## Short exercise
Print the lines of the data, starting with the first, up to and including the line where "return [Vector((radius *" appears.

## Data section
****************************************

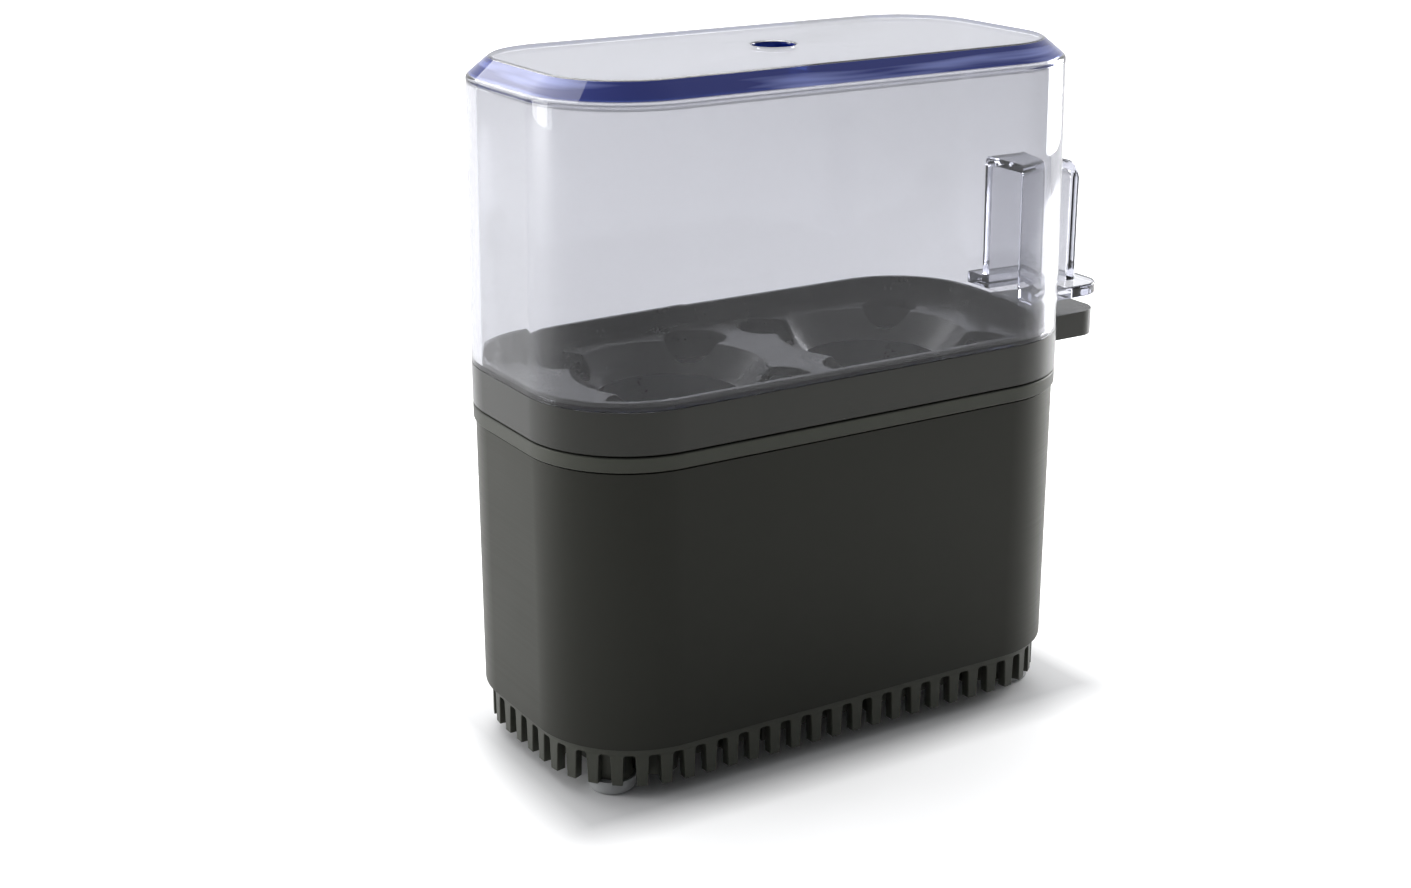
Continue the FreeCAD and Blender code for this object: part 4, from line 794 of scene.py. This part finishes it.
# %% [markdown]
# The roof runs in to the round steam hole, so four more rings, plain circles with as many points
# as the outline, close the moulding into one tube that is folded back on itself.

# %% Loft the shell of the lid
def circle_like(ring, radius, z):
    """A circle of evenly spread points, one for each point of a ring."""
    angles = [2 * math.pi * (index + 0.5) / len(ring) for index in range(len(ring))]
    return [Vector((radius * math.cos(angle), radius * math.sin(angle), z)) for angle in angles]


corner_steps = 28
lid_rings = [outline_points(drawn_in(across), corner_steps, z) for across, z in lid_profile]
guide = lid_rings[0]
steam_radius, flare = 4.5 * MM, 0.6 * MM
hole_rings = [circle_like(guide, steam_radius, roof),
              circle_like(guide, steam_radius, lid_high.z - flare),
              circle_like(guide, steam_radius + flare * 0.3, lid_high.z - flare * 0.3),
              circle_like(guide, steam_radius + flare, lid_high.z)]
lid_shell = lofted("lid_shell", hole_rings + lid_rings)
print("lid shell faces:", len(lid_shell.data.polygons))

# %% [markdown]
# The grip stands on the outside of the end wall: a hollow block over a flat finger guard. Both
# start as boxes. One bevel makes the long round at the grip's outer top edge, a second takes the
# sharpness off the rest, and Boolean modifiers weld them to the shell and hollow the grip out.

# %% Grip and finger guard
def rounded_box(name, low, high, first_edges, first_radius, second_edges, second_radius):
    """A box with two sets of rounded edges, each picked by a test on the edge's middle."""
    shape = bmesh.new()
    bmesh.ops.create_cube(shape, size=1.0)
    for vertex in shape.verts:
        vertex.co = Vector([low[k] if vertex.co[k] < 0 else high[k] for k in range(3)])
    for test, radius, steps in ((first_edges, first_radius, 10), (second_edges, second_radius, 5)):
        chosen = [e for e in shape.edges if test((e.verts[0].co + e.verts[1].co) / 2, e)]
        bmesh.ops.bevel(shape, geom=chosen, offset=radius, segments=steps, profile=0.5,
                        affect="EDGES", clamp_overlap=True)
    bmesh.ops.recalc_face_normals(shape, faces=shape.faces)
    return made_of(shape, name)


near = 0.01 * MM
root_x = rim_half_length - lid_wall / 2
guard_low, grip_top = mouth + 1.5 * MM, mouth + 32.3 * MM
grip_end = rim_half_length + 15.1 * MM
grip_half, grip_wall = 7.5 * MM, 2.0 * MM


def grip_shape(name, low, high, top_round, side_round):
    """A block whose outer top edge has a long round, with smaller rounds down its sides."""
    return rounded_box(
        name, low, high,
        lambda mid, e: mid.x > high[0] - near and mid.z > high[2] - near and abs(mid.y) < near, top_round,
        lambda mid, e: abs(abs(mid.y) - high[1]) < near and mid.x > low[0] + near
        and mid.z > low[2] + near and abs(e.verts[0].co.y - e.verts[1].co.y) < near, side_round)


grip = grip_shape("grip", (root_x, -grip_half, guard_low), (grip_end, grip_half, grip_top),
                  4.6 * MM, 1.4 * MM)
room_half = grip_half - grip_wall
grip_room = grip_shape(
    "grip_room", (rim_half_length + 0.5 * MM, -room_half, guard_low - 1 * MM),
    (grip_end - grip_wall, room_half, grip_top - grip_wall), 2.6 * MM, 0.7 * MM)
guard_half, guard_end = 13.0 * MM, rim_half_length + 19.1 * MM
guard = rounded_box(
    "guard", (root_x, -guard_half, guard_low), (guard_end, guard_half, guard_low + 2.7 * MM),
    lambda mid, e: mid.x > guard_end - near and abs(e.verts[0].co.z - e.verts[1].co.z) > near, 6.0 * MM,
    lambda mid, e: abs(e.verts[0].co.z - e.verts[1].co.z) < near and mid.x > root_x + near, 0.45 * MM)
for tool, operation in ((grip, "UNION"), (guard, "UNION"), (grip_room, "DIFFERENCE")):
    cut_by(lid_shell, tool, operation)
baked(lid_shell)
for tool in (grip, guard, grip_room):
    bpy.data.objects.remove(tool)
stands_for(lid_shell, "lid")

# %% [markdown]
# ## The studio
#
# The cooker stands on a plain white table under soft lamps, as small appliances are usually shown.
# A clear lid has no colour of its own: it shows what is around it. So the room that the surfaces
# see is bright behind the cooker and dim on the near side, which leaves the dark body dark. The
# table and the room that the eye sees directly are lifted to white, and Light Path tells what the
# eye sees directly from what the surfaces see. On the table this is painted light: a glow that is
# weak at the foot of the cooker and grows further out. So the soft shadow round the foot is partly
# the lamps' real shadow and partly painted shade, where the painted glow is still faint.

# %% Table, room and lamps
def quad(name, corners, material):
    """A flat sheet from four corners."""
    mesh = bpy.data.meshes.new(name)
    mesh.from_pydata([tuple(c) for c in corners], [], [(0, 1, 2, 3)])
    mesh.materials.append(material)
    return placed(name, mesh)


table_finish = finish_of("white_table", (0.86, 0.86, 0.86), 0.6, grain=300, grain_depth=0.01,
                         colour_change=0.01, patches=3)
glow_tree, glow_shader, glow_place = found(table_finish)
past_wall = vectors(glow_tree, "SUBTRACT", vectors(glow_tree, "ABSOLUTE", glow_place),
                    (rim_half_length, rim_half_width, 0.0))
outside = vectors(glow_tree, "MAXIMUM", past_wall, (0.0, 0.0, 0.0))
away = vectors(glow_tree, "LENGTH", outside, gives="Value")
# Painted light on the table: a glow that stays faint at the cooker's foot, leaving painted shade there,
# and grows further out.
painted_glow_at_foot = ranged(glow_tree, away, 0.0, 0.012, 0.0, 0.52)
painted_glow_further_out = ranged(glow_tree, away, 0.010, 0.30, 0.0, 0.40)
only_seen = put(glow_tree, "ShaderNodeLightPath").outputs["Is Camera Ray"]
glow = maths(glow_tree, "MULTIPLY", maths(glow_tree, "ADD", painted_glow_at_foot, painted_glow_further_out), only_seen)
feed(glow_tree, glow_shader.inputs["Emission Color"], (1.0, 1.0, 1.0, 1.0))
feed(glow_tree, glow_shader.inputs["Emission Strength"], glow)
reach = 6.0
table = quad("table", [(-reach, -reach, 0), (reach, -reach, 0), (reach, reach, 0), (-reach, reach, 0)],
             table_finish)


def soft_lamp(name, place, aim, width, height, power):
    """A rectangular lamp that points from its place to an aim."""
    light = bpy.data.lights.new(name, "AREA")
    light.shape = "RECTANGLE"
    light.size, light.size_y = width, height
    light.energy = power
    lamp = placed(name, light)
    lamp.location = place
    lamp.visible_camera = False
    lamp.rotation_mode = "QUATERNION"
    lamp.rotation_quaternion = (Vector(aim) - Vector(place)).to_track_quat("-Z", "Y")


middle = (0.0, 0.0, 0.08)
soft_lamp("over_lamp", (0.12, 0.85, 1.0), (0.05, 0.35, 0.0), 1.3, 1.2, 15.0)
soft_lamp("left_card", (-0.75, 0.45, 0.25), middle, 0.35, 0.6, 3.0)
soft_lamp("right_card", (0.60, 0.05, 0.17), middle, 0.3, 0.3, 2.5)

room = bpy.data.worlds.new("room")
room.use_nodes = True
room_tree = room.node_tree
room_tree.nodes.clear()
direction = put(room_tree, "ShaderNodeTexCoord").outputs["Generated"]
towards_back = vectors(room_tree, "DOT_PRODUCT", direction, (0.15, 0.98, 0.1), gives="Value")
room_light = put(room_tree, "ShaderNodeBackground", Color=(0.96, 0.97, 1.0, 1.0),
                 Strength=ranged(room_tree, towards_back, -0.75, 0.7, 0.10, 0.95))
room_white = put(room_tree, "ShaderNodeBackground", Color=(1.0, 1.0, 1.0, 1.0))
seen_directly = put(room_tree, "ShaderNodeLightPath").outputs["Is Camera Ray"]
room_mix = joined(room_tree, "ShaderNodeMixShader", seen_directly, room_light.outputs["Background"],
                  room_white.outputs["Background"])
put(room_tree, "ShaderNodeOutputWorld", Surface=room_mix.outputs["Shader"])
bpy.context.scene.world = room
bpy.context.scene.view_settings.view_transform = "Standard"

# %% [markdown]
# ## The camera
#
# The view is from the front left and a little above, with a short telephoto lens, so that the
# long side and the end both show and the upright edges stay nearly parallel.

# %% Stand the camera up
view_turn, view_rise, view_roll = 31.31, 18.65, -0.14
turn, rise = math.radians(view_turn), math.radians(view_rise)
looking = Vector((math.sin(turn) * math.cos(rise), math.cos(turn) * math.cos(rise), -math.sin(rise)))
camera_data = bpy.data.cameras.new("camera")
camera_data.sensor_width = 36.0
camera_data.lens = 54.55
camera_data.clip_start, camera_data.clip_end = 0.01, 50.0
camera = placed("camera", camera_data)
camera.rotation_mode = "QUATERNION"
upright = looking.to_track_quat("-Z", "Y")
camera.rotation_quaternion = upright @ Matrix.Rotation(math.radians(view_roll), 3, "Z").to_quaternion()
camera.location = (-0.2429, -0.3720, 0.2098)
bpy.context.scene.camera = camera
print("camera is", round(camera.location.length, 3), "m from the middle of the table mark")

****************************************

## Completed task
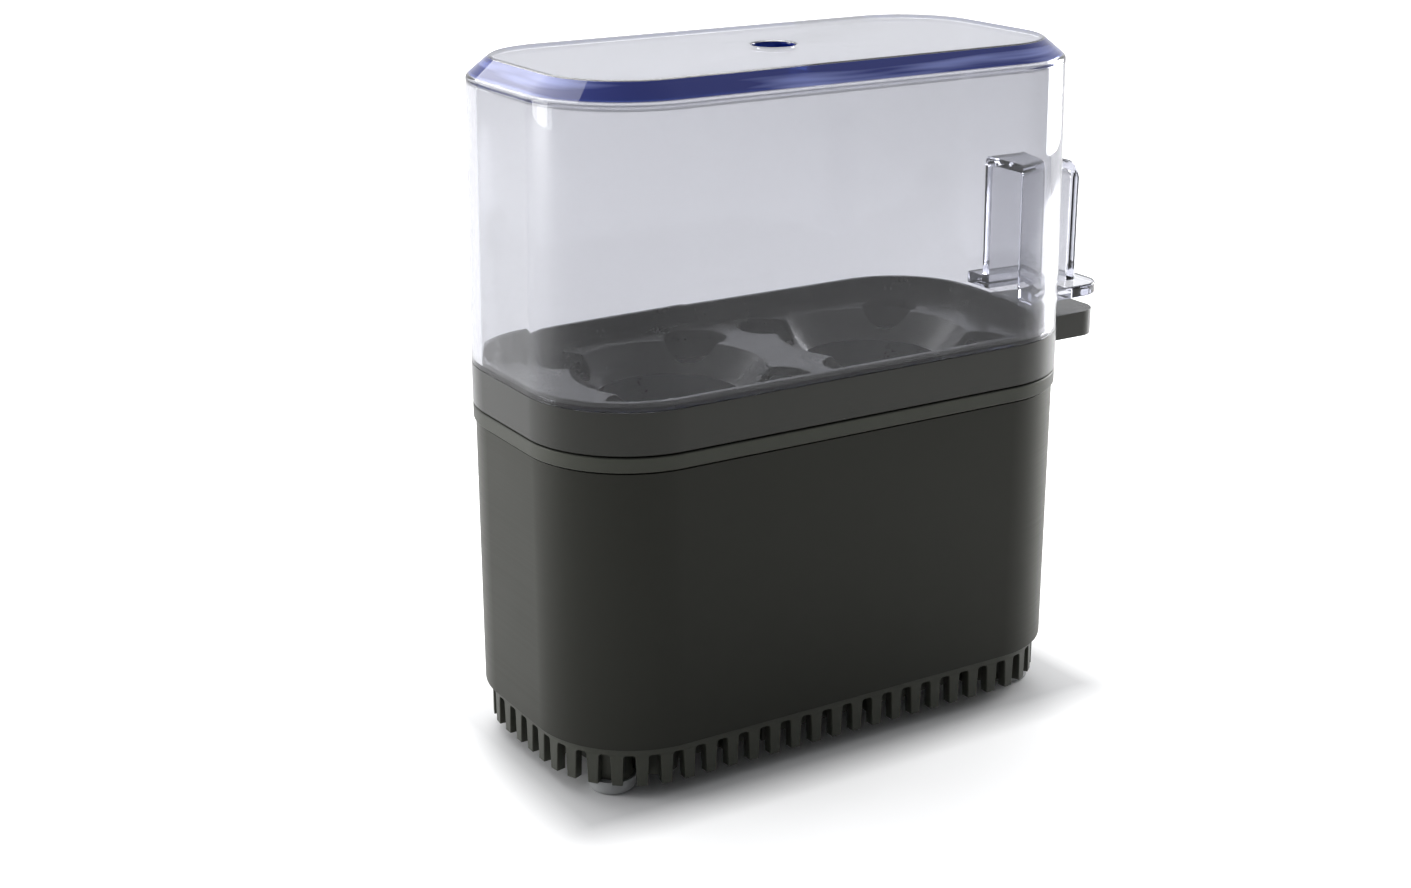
Continue the FreeCAD and Blender code for this object: part 4, from line 794 of scene.py. This part finishes it.
# %% [markdown]
# The roof runs in to the round steam hole, so four more rings, plain circles with as many points
# as the outline, close the moulding into one tube that is folded back on itself.

# %% Loft the shell of the lid
def circle_like(ring, radius, z):
    """A circle of evenly spread points, one for each point of a ring."""
    angles = [2 * math.pi * (index + 0.5) / len(ring) for index in range(len(ring))]
    return [Vector((radius * math.cos(angle), radius * math.sin(angle), z)) for angle in angles]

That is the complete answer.